Let me paint a picture. You’ve been watching a downtrend on BTC/USDT perpetual. Volume starts picking up. Someone tells you this is “smart money” accumulating. So you go long. The market dips one more time, your position gets liquidated, and price rockets up without you. Sound familiar? Here’s the counterintuitive reality — increased volume during a downtrend doesn’t always mean accumulation. Sometimes it means the final wave of panic selling before the reversal, and other times it means HFT algorithms are liquidating overleveraged shorts before a quick bounce. The difference is in how the volume interacts with the order book depth. And that right there is the first piece of the puzzle.

What most traders look at is raw volume. What they should be looking at is volume relative to order book thickness. When you see volume spike but the bid-side depth remains thin, that’s actually a warning sign, not a confirmation. When volume spikes and the bid-side starts thickening with large hidden orders, that’s the real signal. This distinction matters more than any moving average crossover you’ll ever use.

The Three Data Points That Actually Matter

I’m going to break down three specific data points that form the foundation of this strategy. These aren’t complicated indicators. They are simple metrics that, when combined, create a powerful reversal detection system.

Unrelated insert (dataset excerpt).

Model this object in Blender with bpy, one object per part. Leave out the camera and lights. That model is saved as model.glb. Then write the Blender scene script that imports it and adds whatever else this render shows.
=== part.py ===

1. Volume-Weighted Liquidation Concentration

Here’s a number that should make you think. Around 10% of all liquidations during major trend reversals occur within a 15-minute window right before the reversal starts. This isn’t random — it’s algorithmic. HFT systems identify zones where stop-losses are clustered, execute a quick liquidation cascade to collect those stops, and then immediately reverse direction. The trick is identifying when liquidation concentration is peaking relative to normal distribution. Most platforms show liquidation heatmaps, but few traders actually analyze the temporal clustering of these liquidations. Check the 15-minute and 1-hour liquidation volumes on your platform. If you see a sudden spike that represents a disproportionate share of total liquidation activity, that zone often marks the reversal point.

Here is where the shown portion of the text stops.